PROBLEM TO WORK ON: Your task is to gather the lines below that hold the string "pose".

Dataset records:
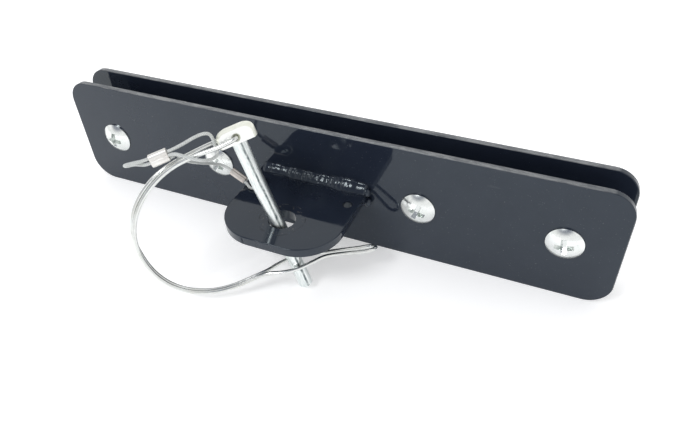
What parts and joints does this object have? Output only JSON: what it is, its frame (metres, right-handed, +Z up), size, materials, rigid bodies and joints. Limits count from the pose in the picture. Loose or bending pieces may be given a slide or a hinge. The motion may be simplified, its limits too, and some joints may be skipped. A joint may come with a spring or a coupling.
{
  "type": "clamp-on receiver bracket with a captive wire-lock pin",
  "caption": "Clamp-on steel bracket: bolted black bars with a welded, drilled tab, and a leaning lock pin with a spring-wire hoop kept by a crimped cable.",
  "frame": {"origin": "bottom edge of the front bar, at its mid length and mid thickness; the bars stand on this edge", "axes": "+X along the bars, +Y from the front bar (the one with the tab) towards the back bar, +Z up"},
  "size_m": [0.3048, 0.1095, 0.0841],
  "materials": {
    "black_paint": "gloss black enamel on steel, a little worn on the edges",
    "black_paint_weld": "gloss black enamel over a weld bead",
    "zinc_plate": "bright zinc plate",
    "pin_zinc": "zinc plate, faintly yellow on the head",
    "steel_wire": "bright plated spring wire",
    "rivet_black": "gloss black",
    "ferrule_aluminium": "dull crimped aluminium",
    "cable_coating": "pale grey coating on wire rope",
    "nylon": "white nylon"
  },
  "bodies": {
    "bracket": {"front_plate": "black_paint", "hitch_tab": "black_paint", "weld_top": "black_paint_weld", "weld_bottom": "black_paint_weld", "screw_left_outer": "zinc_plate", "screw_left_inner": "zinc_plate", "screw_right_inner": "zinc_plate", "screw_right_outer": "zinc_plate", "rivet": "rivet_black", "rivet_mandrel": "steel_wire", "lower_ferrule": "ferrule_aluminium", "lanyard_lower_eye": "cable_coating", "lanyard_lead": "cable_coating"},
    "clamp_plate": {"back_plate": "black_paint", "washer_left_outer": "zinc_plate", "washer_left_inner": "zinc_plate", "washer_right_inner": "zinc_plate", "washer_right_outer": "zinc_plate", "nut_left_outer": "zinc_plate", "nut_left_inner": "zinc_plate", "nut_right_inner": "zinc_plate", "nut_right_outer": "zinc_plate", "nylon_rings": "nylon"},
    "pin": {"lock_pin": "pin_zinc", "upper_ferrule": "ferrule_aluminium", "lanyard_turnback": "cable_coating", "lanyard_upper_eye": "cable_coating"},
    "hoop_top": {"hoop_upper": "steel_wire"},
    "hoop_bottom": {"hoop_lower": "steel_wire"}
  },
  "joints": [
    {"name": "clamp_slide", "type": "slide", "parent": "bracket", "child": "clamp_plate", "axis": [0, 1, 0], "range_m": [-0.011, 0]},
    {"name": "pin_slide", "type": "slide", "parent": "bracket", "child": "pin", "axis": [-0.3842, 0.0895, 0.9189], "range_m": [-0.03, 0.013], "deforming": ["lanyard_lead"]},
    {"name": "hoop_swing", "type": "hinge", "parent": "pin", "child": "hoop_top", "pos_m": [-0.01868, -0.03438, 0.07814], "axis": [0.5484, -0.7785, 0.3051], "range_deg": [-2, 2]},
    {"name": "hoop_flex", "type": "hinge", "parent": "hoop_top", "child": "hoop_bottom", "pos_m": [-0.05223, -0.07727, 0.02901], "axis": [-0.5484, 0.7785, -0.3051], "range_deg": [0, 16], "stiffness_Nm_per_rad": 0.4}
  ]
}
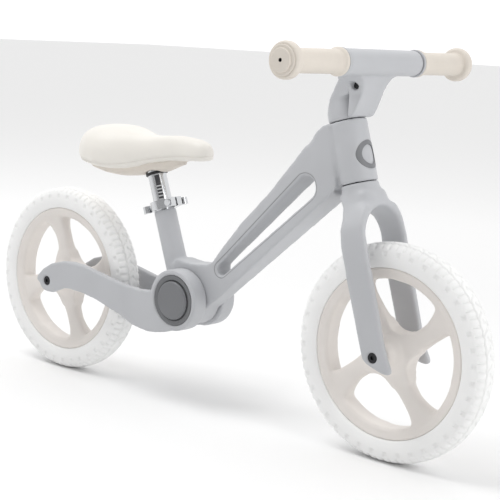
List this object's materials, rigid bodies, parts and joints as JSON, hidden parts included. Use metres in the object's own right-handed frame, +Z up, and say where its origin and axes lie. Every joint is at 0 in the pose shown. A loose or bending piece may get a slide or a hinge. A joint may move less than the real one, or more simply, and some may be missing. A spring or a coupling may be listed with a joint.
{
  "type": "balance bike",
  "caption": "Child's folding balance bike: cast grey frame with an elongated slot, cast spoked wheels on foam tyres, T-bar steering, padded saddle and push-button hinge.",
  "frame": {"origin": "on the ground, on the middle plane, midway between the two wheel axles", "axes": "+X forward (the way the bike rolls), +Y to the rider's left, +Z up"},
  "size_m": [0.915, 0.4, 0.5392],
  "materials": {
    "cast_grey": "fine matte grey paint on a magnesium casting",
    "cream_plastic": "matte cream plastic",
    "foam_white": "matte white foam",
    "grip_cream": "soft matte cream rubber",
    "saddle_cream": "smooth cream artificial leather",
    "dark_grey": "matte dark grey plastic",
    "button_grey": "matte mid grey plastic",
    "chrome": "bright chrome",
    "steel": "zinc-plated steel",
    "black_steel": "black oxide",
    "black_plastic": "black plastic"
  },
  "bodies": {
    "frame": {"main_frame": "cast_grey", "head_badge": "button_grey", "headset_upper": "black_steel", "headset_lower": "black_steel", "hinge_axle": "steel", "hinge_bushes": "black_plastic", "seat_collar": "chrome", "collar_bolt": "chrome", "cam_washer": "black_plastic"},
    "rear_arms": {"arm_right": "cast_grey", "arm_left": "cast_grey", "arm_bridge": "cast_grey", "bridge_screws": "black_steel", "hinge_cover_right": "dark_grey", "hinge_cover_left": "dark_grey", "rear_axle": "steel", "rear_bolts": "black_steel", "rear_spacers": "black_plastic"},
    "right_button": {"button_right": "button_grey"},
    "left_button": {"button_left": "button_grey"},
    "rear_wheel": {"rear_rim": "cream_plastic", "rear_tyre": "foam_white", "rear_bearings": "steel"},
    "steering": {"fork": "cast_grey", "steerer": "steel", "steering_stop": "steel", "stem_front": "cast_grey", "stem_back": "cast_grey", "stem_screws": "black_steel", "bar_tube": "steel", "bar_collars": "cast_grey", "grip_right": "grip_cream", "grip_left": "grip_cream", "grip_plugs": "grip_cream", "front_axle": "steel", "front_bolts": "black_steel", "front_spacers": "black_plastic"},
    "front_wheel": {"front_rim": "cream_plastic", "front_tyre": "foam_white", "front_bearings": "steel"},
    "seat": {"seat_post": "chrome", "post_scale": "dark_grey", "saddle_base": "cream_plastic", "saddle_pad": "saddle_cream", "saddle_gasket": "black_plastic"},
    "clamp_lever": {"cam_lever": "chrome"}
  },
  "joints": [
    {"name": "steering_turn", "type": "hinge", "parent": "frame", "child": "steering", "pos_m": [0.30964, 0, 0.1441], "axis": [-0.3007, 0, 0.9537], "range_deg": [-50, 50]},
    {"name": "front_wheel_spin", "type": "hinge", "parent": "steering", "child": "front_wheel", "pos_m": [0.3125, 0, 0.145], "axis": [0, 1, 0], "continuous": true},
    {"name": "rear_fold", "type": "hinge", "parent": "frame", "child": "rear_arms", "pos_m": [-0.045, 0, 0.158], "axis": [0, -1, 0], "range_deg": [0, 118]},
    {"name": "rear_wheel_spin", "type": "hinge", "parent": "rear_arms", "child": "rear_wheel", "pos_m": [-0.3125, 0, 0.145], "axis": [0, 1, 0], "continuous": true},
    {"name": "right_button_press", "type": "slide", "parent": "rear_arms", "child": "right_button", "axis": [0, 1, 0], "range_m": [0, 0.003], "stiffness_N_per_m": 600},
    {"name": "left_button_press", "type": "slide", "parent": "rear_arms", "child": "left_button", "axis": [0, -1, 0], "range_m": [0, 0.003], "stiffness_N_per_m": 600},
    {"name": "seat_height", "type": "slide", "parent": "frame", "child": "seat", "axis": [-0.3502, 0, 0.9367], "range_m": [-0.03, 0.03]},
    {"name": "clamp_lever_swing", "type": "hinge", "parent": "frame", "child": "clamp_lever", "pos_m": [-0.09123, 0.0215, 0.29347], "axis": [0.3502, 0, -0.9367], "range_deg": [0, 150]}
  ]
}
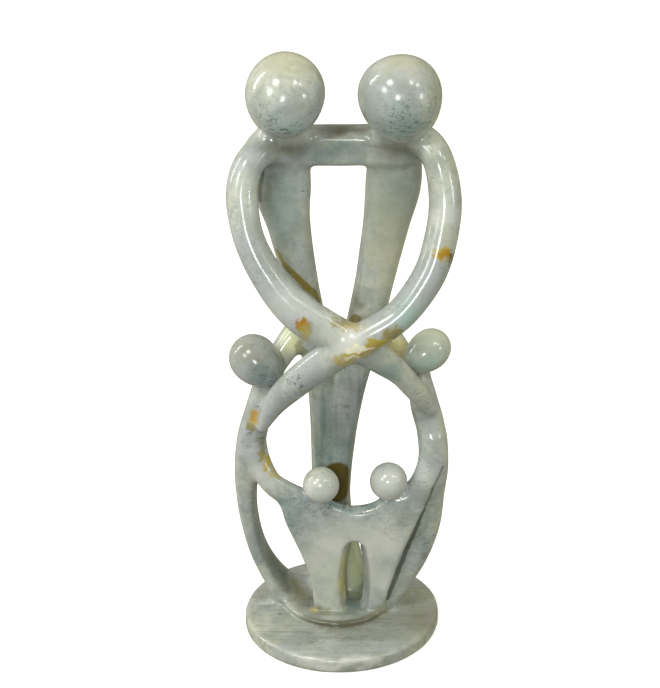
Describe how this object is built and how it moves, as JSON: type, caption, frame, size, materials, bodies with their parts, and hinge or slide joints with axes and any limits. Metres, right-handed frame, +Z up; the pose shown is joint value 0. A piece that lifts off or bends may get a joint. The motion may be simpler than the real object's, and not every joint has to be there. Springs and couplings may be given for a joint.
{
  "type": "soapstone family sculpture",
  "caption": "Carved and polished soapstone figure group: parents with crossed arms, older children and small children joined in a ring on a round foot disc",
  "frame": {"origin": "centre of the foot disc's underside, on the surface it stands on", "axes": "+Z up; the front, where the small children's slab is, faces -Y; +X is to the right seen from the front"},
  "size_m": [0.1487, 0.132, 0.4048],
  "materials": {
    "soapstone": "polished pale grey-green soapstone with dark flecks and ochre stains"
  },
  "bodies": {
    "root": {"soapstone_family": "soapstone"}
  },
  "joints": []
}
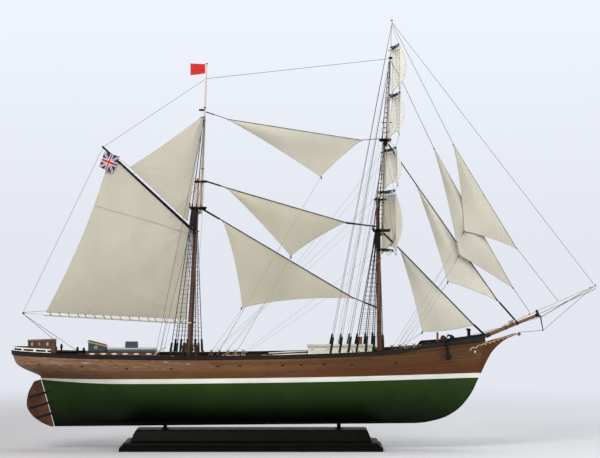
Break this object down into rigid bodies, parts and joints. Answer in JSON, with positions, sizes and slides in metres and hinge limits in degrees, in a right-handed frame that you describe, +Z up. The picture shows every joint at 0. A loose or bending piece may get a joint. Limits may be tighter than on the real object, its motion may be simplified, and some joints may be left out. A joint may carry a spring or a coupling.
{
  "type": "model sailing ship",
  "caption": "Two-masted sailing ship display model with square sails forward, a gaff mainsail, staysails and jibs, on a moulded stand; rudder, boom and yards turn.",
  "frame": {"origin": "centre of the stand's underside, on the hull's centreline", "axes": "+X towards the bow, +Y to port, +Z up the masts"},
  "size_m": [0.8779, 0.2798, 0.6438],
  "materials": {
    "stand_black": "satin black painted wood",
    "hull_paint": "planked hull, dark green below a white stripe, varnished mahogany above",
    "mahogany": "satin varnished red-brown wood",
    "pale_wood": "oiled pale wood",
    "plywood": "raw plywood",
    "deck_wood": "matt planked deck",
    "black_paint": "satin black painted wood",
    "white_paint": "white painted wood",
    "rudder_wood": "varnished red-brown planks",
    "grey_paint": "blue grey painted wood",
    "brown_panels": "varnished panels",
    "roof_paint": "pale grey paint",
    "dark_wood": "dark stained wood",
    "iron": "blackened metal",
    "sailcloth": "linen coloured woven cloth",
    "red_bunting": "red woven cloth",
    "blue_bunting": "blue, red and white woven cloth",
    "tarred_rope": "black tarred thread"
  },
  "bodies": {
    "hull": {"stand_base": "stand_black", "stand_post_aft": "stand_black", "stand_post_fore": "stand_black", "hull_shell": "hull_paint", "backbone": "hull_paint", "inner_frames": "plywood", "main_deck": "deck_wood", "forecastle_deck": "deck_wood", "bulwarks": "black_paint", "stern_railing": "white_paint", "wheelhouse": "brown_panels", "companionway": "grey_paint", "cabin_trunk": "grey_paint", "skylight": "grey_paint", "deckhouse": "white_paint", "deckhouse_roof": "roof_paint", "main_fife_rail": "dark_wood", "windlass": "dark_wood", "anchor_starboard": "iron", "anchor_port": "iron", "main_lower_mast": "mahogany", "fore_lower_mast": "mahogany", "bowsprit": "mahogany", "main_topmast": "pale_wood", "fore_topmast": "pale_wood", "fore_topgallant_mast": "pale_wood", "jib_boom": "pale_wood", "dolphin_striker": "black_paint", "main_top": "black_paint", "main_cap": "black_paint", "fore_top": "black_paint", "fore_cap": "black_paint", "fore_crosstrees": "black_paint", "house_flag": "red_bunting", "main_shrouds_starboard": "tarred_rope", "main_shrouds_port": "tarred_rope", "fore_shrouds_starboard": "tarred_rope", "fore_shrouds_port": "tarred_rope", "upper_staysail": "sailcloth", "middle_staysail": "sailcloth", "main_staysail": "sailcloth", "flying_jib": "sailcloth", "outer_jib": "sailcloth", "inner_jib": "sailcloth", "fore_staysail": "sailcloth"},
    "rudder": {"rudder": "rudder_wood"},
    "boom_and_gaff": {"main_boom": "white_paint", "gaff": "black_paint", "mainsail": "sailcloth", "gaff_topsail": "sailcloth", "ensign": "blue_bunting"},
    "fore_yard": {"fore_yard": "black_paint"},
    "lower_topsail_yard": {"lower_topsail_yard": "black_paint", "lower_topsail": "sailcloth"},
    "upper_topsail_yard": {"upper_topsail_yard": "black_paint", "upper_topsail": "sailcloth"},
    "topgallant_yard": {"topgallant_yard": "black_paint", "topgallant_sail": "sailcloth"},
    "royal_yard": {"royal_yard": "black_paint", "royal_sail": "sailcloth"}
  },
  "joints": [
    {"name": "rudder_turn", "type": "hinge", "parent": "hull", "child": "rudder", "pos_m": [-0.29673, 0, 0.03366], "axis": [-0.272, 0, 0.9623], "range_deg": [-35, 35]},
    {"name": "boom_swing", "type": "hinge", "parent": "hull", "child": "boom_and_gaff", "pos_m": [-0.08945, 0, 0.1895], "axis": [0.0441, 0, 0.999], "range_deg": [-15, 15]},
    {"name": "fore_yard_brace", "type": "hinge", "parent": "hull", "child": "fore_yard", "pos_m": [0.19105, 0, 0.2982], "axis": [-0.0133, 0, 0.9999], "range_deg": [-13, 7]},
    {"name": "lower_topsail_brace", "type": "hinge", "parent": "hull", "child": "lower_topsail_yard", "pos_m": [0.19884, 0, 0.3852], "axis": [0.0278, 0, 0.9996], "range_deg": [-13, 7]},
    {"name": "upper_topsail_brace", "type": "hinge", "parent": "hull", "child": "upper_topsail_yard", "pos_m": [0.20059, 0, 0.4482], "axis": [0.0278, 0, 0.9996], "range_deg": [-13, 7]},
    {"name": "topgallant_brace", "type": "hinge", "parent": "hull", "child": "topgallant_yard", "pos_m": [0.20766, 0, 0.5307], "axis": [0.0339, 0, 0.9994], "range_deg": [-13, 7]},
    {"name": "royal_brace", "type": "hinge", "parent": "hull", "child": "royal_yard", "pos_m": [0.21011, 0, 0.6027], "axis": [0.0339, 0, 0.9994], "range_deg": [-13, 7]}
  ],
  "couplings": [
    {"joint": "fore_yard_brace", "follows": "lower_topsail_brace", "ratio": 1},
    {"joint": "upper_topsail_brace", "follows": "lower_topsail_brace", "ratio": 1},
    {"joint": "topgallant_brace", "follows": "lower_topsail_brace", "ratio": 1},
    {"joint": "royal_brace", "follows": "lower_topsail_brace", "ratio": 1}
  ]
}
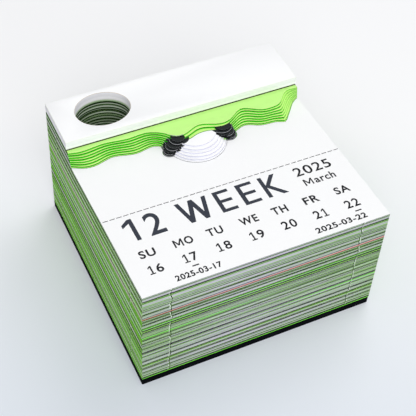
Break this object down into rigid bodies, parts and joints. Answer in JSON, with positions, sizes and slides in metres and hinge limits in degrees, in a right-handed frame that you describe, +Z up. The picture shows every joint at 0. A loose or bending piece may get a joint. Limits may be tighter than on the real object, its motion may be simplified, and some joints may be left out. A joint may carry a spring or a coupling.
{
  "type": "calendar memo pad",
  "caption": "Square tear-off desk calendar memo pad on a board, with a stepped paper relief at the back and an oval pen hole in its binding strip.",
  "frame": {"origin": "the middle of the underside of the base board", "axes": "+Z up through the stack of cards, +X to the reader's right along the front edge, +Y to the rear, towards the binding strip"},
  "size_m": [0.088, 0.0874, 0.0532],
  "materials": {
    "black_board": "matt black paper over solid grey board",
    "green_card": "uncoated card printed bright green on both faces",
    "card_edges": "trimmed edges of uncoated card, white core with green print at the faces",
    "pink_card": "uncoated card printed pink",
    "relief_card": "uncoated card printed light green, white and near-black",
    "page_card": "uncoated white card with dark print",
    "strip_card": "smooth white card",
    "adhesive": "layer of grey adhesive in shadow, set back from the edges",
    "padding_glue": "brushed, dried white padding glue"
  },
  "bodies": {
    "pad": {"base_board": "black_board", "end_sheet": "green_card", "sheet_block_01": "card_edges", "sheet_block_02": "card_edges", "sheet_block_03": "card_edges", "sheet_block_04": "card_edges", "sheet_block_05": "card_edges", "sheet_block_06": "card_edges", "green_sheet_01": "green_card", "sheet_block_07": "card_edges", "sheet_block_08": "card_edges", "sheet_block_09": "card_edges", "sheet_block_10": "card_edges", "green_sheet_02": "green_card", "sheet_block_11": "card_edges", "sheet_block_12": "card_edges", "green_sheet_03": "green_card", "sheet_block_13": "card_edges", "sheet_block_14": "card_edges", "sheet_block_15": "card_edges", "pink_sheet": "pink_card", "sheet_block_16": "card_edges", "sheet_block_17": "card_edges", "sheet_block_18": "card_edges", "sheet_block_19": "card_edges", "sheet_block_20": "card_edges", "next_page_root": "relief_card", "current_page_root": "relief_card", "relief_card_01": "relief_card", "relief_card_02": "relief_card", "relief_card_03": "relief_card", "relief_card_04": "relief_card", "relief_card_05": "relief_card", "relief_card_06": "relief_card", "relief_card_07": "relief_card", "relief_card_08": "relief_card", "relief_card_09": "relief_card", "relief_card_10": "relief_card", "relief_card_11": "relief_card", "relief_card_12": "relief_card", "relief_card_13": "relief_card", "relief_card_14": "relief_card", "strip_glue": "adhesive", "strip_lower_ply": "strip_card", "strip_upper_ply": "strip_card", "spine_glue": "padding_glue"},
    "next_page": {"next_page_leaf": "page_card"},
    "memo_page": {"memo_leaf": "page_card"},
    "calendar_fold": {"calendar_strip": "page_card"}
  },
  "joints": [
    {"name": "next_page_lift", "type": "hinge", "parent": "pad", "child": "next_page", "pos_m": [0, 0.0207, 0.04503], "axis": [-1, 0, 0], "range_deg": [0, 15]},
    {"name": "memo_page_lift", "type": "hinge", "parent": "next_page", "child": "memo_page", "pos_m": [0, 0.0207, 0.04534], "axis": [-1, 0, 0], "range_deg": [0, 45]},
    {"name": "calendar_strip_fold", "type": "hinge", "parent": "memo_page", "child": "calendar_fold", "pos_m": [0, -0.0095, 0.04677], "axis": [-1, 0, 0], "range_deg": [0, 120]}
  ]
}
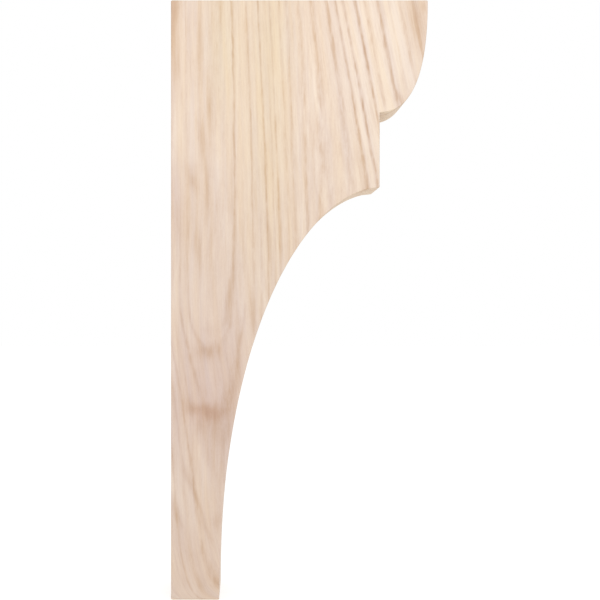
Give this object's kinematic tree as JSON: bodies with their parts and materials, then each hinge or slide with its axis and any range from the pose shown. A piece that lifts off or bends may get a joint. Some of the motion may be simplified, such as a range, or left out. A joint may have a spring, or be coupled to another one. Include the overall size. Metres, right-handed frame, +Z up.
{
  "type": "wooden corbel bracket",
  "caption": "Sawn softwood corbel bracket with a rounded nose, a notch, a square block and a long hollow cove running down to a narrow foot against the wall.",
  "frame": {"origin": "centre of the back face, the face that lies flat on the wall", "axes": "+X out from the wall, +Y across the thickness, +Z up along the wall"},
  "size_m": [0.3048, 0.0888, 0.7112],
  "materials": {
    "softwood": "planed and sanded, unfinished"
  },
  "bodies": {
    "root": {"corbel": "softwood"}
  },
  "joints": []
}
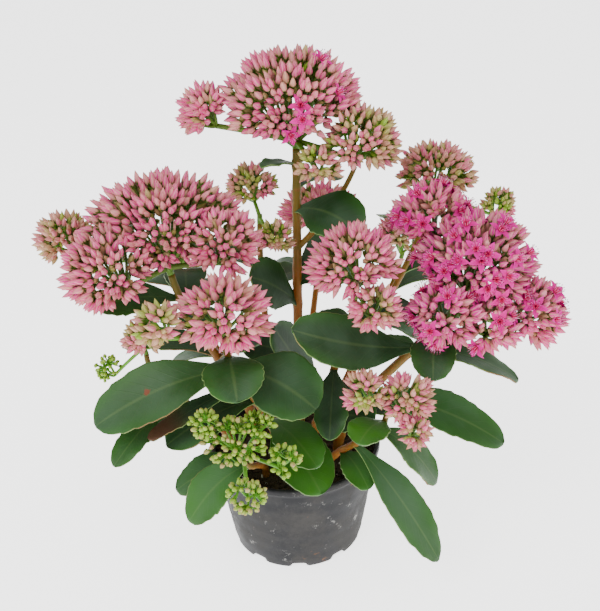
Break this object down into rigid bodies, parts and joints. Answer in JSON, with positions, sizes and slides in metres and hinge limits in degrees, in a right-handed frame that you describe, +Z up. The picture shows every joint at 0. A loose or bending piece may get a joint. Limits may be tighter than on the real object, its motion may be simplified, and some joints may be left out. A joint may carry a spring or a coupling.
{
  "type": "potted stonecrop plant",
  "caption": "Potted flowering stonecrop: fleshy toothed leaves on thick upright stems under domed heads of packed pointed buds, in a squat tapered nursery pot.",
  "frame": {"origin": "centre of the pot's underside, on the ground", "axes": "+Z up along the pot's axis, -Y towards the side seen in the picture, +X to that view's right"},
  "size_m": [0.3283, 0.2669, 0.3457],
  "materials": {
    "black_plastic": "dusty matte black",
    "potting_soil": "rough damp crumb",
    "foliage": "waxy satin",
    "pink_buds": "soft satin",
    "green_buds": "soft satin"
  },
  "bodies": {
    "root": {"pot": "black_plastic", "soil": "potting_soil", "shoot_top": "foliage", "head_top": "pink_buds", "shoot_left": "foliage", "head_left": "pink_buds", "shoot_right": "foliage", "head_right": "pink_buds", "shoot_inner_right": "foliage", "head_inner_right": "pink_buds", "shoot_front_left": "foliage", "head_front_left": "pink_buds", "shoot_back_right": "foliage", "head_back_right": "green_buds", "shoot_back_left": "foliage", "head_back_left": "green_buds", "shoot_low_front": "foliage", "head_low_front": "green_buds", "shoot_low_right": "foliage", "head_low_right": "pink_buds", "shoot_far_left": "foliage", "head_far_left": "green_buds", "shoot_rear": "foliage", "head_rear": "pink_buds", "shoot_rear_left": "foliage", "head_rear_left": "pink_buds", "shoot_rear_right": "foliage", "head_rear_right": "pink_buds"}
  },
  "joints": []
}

ANSWER:
What parts and joints does this object have? Output only JSON: what it is, its frame (metres, right-handed, +Z up), size, materials, rigid bodies and joints. Limits count from the pose in the picture. Loose or bending pieces may be given a slide or a hinge. The motion may be simplified, its limits too, and some joints may be skipped. A joint may come with a spring or a coupling.
List this object's materials, rigid bodies, parts and joints as JSON, hidden parts included. Use metres in the object's own right-handed frame, +Z up, and say where its origin and axes lie. Every joint is at 0 in the pose shown. A loose or bending piece may get a slide or a hinge. A joint may move less than the real one, or more simply, and some may be missing. A spring or a coupling may be listed with a joint.
Describe how this object is built and how it moves, as JSON: type, caption, frame, size, materials, bodies with their parts, and hinge or slide joints with axes and any limits. Metres, right-handed frame, +Z up; the pose shown is joint value 0. A piece that lifts off or bends may get a joint. The motion may be simpler than the real object's, and not every joint has to be there. Springs and couplings may be given for a joint.
Give this object's kinematic tree as JSON: bodies with their parts and materials, then each hinge or slide with its axis and any range from the pose shown. A piece that lifts off or bends may get a joint. Some of the motion may be simplified, such as a range, or left out. A joint may have a spring, or be coupled to another one. Include the overall size. Metres, right-handed frame, +Z up.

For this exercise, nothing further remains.